Now, when an agent picks up a task, Daytona instantly provisions a dedicated sandbox. This flow happens simultaneously for every run in the queue, creating a pool of concurrent task evaluations. To further increase throughput, Augustine also pre-builds Snapshots for common tasks, so sandboxes start from a warm, pre‑configured image.

This process runs with airtight isolation by default. Each sandbox has a dedicated kernel, filesystem, and network stack, eliminating the risk of network bleed or process interference. When a task is completed, Daytona tears it down automatically so operational overhead never accumulates across runs.

Through Daytona’s fast, elastic sandboxes, Vmax keeps its pipeline moving continuously, producing validated task evaluations that compound agent capabilities. In the meantime, Vmax’s team remains focused on their core research without the overhead of building and maintaining sandboxes.

We have Daytona’s sandboxes on demand all the time. We can scale experiments as soon as we have an idea instead of waiting on infrastructure to catch up.

Augustine Mavor-Parker

Co-founder and CTO at Vmax

03 -- RESULT

Vmax Unlocks Capacity for Generating 1,000+ Sandboxes Per Minute With Daytona

With Daytona, Vmax can now produce and validate self-generated agent tasks at scale. As their sandbox infrastructure spins up, isolates, and tears down environments on demand, Augustine and his team focus on advancing frontier techniques for open-ended learning.

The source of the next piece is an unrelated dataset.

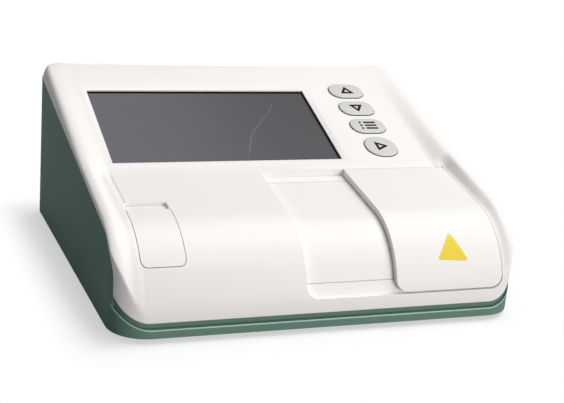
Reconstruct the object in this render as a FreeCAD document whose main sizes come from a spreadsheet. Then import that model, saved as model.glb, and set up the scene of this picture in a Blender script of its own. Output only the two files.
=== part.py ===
import FreeCAD, Part
import math
import os
import re

# Desktop dry chemistry analyzer: a wedge-shaped instrument with a sloping screen console, four keys,
# a sliding cover over the measuring bay and a small hinged flap over the code key socket.
# Frame: +Z up, front towards -Y, origin on the resting plane under the middle. Millimetres.

SIZES = {
    # Overall form
    "width": 256, "depth": 234, "foot_high": 3, "wall": 2.4, "floor_thick": 2.5,
    "corner_front": 20, "corner_back": 12,
    "seam_front": 12, "seam_bend": 26, "seam_round": 22,
    "band_high": 5.4, "band_proud": 2, "seam_high": 8.5, "seam_gap": 0.3, "seam_drop": 0.8,
    "groove_deep": 0.8,
    # Side profile of the top
    "shoulder_radius": 50.1, "shoulder_low": 10.7,
    "rim_tilt": 12.03, "deck_tilt": 8.6, "console_tilt": 18.06,
    "crease_back": 133, "crease_round": 6, "back_round": 11.5,
    "turn_share": 0.38, "lip_rise": 3.2, "lip_round": 4, "lip_drop": 2.4, "back_drop": 5,
    "flat_half": 109, "deck_half": 116.5,
    # Screen, measured along the console
    "screen_mid": -28, "screen_up": 53.3, "screen_wide": 153.7, "screen_tall": 84.3,
    "bevel_wide": 4, "bevel_deep": 1.4, "glass_thick": 1.8, "glass_lap": 2.2,
    "gasket_thick": 0.8, "panel_thick": 5, "frame_thick": 1.5, "frame_lap": 6,
    # Keys
    "key_mid": 80.8, "key_wide": 25.6, "key_tall": 17.3, "key_round": 8.2,
    "next_wide": 22.8, "next_tall": 22.6, "next_round": 10.6,
    "key_low": 47, "key_pitch": 22.3, "next_up": 21.9,
    "key_gap": 0.4, "key_proud": 1.1, "key_travel": 0.6, "key_flange": 1.2,
    "key_clear": 0.6, "key_slack": 0.15, "stem_gap": 0.1, "board_rim": 3,
    "switch_side": 6, "switch_high": 3.4, "key_drop": 5.5, "board_thick": 1.6,
    # Recess and sliding cover
    "recess_left": -14, "recess_shift": 3, "recess_low": 19.6, "recess_deep": 4.3,
    "recess_round": 8, "pan_thick": 2,
    "cover_left": 44, "cover_right": 115.5, "cover_gap": 0.4, "cover_wall": 1.8, "cover_float": 0.3, "cover_lap": 0.4,
    "cover_travel": 57, "slot_wide": 2.4, "slot_back": 9, "slot_up": 27, "tongue_thick": 1.6,
    "tongue_long": 11, "tongue_first": 58.5, "runner_long": 44, "runner_wide": 6, "runner_thick": 2,
    "line_wide": 0.5, "line_deep": 1.2, "ramp_top": 26.6, "ramp_deep": 2.6, "cover_rise": 1.1,
    # Measuring bay
    "bay_left": 63, "bay_wide": 44, "bay_back": 18, "bay_long": 33, "stage_gap": 0.3,
    "stage_sunk": 0.8, "stage_high": 7, "stage_flange": 3, "flange_thick": 2,
    "channel_wide": 9, "channel_long": 27, "channel_deep": 1.6, "channel_pitch": 20,
    "eye_radius": 3, "eye_glass": 1.2, "heater_thick": 4, "optics_high": 14, "optics_inset": 4,
    # Flap and code key
    "flap_left": -111, "flap_wide": 26, "flap_shift": 0.6, "flap_low": 41, "flap_thick": 2,
    "flap_round": 3.6, "flap_gap": 0.45, "flap_ledge": 1.4, "scoop_long": 9, "scoop_deep": 2.2,
    "pin_radius": 0.75, "pin_clear": 0.05, "pin_deep": 1.7, "pin_up": 5, "well_deep": 15,
    "swing_lip": 0.8,
    "socket_wide": 16, "socket_long": 14, "socket_high": 6, "socket_back": 4, "code_wide": 11, "code_thick": 3,
    "code_long": 7.5,
    # Base, posts and feet
    "post_side_in": 11, "post_back_in": 19, "post_front_in": 31, "post_radius": 4.5, "boss_radius": 4, "ear_radius": 3,
    "post_high": 30, "screw_radius": 1.5, "screw_head": 2.8, "screw_clear": 0.25, "head_high": 2.2,
    "head_sunk": 6, "screw_bite": 9,
    "foot_radius": 8, "foot_stud": 2.5, "foot_side_in": 24, "foot_back_in": 21, "foot_front_in": 25,
    "board_gap": 3, "board_wide": 170, "board_long": 96, "board_up": 6, "board_post": 4,
    # Rear
    "inlet_mid": -56, "inlet_up": 34, "inlet_wide": 28, "inlet_high": 20.5, "inlet_long": 20,
    "inlet_wall": 2, "blade_wide": 2, "blade_high": 4, "blade_long": 12, "blade_side": 7,
    "ports_mid": -15, "port_wide": 13.2, "port_high": 5.7, "port_long": 14, "port_pitch": 19,
    "serial_mid": 40, "serial_wide": 31, "serial_high": 12.5,
    "rocker_mid": -98, "rocker_up": 34, "rocker_wide": 19, "flange_rim": 1.5, "flange_sunk": 1.2,
    "serial_long": 13, "serial_mouth": 5.6, "rocker_high": 13,
    "vent_mid": 90, "vent_wide": 2.2, "vent_high": 26, "vent_pitch": 5.5, "vent_count": 7,
}

doc = FreeCAD.newDocument("dry_chemistry_analyzer")
sheet = doc.addObject("Spreadsheet::Sheet", "Sizes")
for row, (alias, value) in enumerate(SIZES.items(), 1):
    sheet.set(f"A{row}", alias)
    sheet.set(f"B{row}", str(value))
    sheet.setAlias(f"B{row}", alias)
doc.recompute()


class Sizes:
    """Values of the sheet's cells by alias."""

    def __getattr__(self, alias):
        return float(sheet.get(alias))


z = Sizes()
Vector = FreeCAD.Vector
Rotation = FreeCAD.Rotation
Placement = FreeCAD.Placement
X_AXIS, Y_AXIS, Z_AXIS = Vector(1, 0, 0), Vector(0, 1, 0), Vector(0, 0, 1)
BEYOND = 300.0
nodes = []


# Helpers for the document's objects

def formula(text):
    """Expression on the sheet's cells, such as 'wall * 2', with the aliases written bare."""
    return re.sub(r"[a-z]+(?:_[a-z]+)*", lambda word: "Sizes." + word.group(), text)


def bind(thing, prop, value):
    """Bind a property to the sheet if the value is text, or set it."""
    if isinstance(value, str):
        thing.setExpression(prop, formula(value))
    else:
        setattr(thing, prop, value)


def add(kind, name, **links):
    thing = doc.addObject(kind, name)
    for prop, value in links.items():
        setattr(thing, prop, value)
    return thing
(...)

1,000+ parallel sandboxes ready to start in one minute
30 days of engineering time saved

Looking ahead, Augustine is excited to see how Daytona’s sandbox forking abilities can enable his team to run parallel agent explorations from the same state and develop new ways of combining test-time search and LLM-based reinforcement learning. This approach will help Vmax run more experiments without the overhead of reprovisioning, compounding their research gains.